密闭的地铁车厢为乘客们阻挡了洪流,但同时也意味着:缺少空气。车厢内不断上涨的水位,更是挤压着空间。
大家都明显地感觉到,这个时候再不开窗就要憋死了。突然有人喊了一句,“用灭火器砸开车窗”!林贝看到,靠近门边一个眼镜小哥迅速摸到了座位底下的灭火器,冲到座位上方较高处的车窗开始猛烈砸下去。小哥个子不高,有些瘦弱,手臂带动着身体剧烈地一下下前后朝着车窗锤下去。一下、两下、三下,砰地一声灭火器爆了,干粉像雪花一样喷溅。车窗没有破。“防爆的,太坚硬了。”林贝说。
小哥退下,其他摸到灭火器的男士们逐一上前接力。至少4个男士轮流敲砸了十几分钟,车窗砰的一声碎裂,露出一个小窟窿。没有人发出任何声音,但林贝感到所有人都深吸了一口气。当氧气由鼻腔进入大脑的时候,她感觉到一阵剧烈的头疼,没有想象中清新的味道,水的味道非常大,那是一股特有的泥水味道,又有些冰凉。

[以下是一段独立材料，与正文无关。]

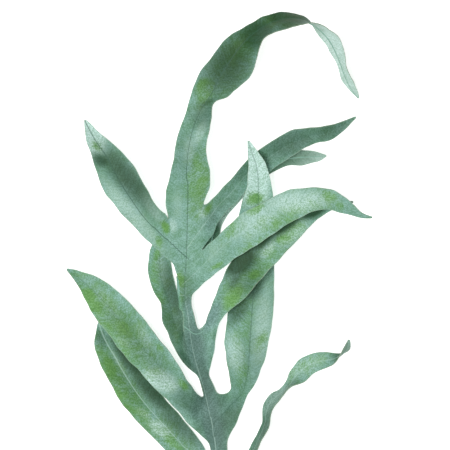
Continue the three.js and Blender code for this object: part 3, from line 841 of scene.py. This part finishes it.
def tubes(name, routes, sides):
    """Round tubes along routes, each a pair of points and radii in millimetres, as one mesh."""
    bpy.ops.curve.primitive_bezier_curve_add()
    piece = bpy.context.object
    piece.name = name
    curve = piece.data
    curve.splines.clear()
    for points, radii in routes:
        spline = curve.splines.new("POLY")
        spline.points.add(len(points) - 1)
        rows = np.column_stack([np.asarray(points) * MM, np.ones(len(points))])
        spline.points.foreach_set("co", rows.ravel())
        spline.points.foreach_set("radius", np.asarray(radii))
        spline.use_smooth = True
    curve.bevel_depth = MM
    # A round bevel has four sides and two more for each step of its resolution.
    curve.bevel_resolution = sides // 2 - 2
    curve.use_fill_caps = True
    bpy.ops.object.select_all(action="DESELECT")
    piece.select_set(True)
    bpy.context.view_layer.objects.active = piece
    bpy.ops.object.convert(target="MESH")
    return bpy.context.object


def on_sheet(points, radii, peak):
    """Centres of a tube whose top lies `peak` times its radius above the sheet's upper side."""
    centres = []
    for point, radius in zip(points, radii):
        above = Vector(point) * MM
        # The nearest place of a slope lies aside, so the point comes down in a few steps.
        for step in range(LAYING_STEPS):
            found, place, normal, face = blade.closest_point_on_mesh(above)
            above.z = place.z
        rise = radius * peak + BLADE_THICKNESS / 2
        centres.append(np.array(place + normal * (rise - radius) * MM) / MM)
    return np.array(centres)


def refine(points, step):
    """The points of a smooth line through some others, a step apart."""
    fine = smooth(points, np.linspace(0, 1, SAMPLES * len(points)))
    length = np.concatenate([[0], np.cumsum(np.linalg.norm(np.diff(fine, axis=0), axis=1))])
    places = np.linspace(0, length[-1], int(length[-1] / step) + 2)
    return np.column_stack([np.interp(places, length, fine[:, k]) for k in range(3)])


def rib_route(points, radii, peak=RIB_PEAK):
    """A midrib laid on the sheet, thinning towards its tip."""
    line = refine(points - np.array([*REST, 0]), RIB_STEP)
    thickness = np.interp(np.linspace(0, 1, len(line)), (0, 1), radii)
    return on_sheet(line, thickness, peak), thickness


half = AXIS_COLUMNS // 2
routes = []
for lobe in LOBES:
    points = lobe_rows(lobe)[0][:, lobe["columns"] // 2]
    if lobe["name"] in RIB_ROWS:
        leaves = smooth(axis_points[:, half], [RIB_ROWS[lobe["name"]] / (len(axis_points) - 1)])
        goal = points[ROOT_ROWS]
        shares = np.arange(STRAIGHT_POINTS) / STRAIGHT_POINTS
        straight = [leaves[0] + (goal - leaves[0]) * share for share in shares]
        points = np.vstack([straight, points[ROOT_ROWS:]])
    routes.append(rib_route(points, RIB_RADII))
routes.append(rib_route(np.array(LIP), LIP_RADII, LIP_PEAK))
rod_end = int(len(axis_points) * STALK_TOP + 0.5)
routes.append(rib_route(axis_points[rod_end - 2 :, half], TOP_RADII))
midribs = tubes("midribs", routes, RIB_SIDES)
print("midribs:", len(midribs.data.polygons), "faces")

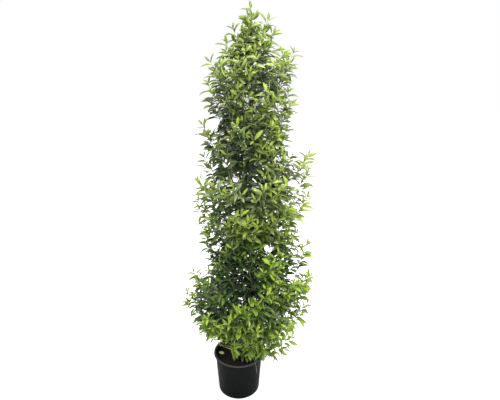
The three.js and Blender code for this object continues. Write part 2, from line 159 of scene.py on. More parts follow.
# Fresh sprays on the front: height, and azimuth in degrees. The back has the same, a little higher.
FRESH_SPRAYS = [
    (2.42, -90), (2.31, -65), (2.25, -100), (2.18, -108), (2.23, -35), (2.06, -110), (2.04, -68),
    (2.03, -50), (1.94, -92), (1.86, -112), (1.85, -62), (1.79, -88), (1.74, -68), (1.70, -45),
    (1.65, -62), (1.57, -68), (1.55, -52), (1.52, -76), (1.54, -110), (1.53, -136), (1.39, -100),
    (1.35, -108), (1.32, -93), (1.37, -72), (1.22, -35), (1.22, -86), (1.13, -58), (1.08, -66),
    (0.98, -64), (0.92, -40), (0.90, -73), (0.85, -89), (0.81, -101), (0.71, -110), (0.70, -90),
    (0.71, -132), (0.60, -138), (0.55, -116),
]
FRESH_LIFT = 0.03
# Hollows in the crown's front, where its dark inside shows, deepened by painted shade: height, azimuth in
# degrees, width, depth.
# The back has the same, lifted and turned.
HOLLOWS = [
    (2.05, -86, 0.045, 0.09), (2.01, -150, 0.06, 0.06), (1.89, -172, 0.055, 0.09), (1.96, -126, 0.04, 0.05),
    (1.84, -98, 0.03, 0.05), (1.76, -174, 0.04, 0.07), (1.74, -114, 0.045, 0.06), (1.71, -94, 0.035, 0.05),
    (1.63, -80, 0.035, 0.05), (1.47, -105, 0.03, 0.05), (1.45, -76, 0.04, 0.05), (1.31, -122, 0.035, 0.05),
    (1.22, -113, 0.035, 0.06), (1.19, -97, 0.03, 0.05), (1.07, -88, 0.055, 0.05), (0.97, -101, 0.1, 0.07),
    (0.8, -112, 0.035, 0.05), (0.77, -74, 0.04, 0.05),
]
HOLLOW_LIFT = 0.16
HOLLOW_TURN = 150  # degrees
SPRAYLESS_DEPTH = 0.03  # of a hollow or gap in which no further spray is placed
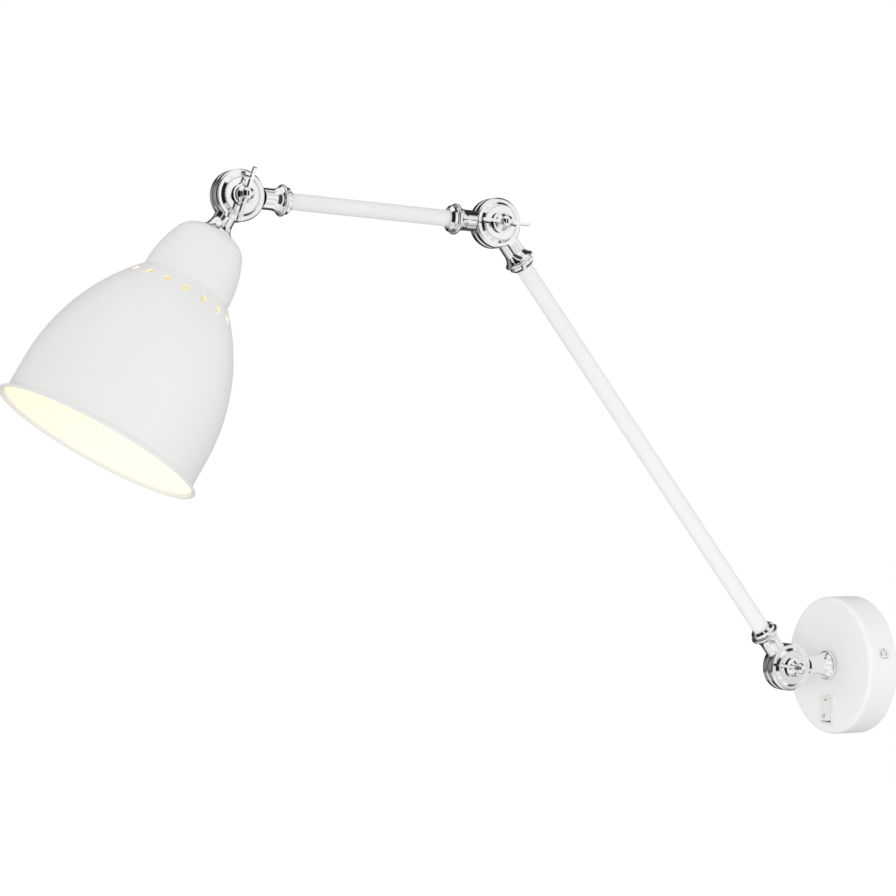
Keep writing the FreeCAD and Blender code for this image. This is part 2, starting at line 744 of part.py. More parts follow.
def knuckle(label, side, stem, frame):
    body = new_body(label)
    revolve(body, "XZ_Plane", "V_Axis", stem)
    cut_radius = "disc_radius + rim_clearance"
    reach = "ring_radius + overrun"
    other_side = circle(new_sketch(body, "YZ_Plane"), cut_radius)
    feature(body, "Pocket", other_side, reach, reverse=side < 0)
    sign = "" if side > 0 else "-"
    beyond_face = circle(new_sketch(body, "YZ_Plane", f"{sign}{DISC_FACE}"), cut_radius)
    feature(body, "Pocket", beyond_face, reach, reverse=side > 0)
    revolve(body, "XY_Plane", "H_Axis", disc_outline(side, "bolt_radius + bolt_play"))
    cores = circle(new_sketch(body, "XY_Plane", "(hub_radius + chamber_radius) / 2"), "core_hole_radius",
                   f"{sign}({HALF_GAP} + core_hole_offset)")
    feature(body, "Pocket", cores, "lead_bore_start - hub_radius", reverse=True)
    if side < 0:
        half = "(bolt_neck_half + bolt_neck_play)"
        square = rectangle(new_sketch(body, "YZ_Plane", f"-{SEAT_FACE}"),
                           f"-{half}", half, f"-{half}", half)
        feature(body, "Pocket", square, "bolt_neck_length + bolt_neck_play", reverse=True)
    place(body, frame)
    return keep(body, label)


def bolt(label, frame):
    body = new_body(label)
    height = "bolt_head_height - bolt_head_edge"
    dome = f"((bolt_head_radius^2 + ({height})^2) / (2 * ({height})))"
    revolve(body, "XY_Plane", "H_Axis", [
        (f"-({SEAT_FACE} + bolt_head_height)", "0", dome, -1),
        (f"-({SEAT_FACE} + bolt_head_edge)", "bolt_head_radius"), (f"-{SEAT_FACE}", "bolt_head_radius"),
        (f"-{SEAT_FACE}", "bolt_radius"), ("bolt_reach", "bolt_radius"), ("bolt_reach", "0")])
    neck = rectangle(new_sketch(body, "YZ_Plane", f"-{SEAT_FACE}"),
                     "-bolt_neck_half", "bolt_neck_half", "-bolt_neck_half", "bolt_neck_half")
    feature(body, "Pad", neck, "bolt_neck_length")
    place(body, frame)
    return keep(body, label)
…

第一节车厢的窗户被砸开后,灭火器又被自发地向后传递,“灭火器砸车窗!灭火器砸车窗!”的呼喊声不间断地向后传递。随后,林贝听到第二节车厢里也传来一阵阵咚咚咚的砸窗声。“如果没有砸破车窗,我们肯定挺不到救援队来”。林贝非常肯定。车窗被砸开后,林贝发现外面的水流也没有一开始湍急了。
不再升高的水位和氧气让大家的心情略微安定了些,为了保存体力,车厢里又恢复了安静。
获救
突然,一声声洪亮的声音划破黑暗,“救援队到了!救援队到了!”车厢里的乘客陆续打开了手机电筒,坚持留存着最后10%的“保命”电量的林贝也赶忙将电筒打开。大家都尽可能地贴近车窗,挥手、摇晃。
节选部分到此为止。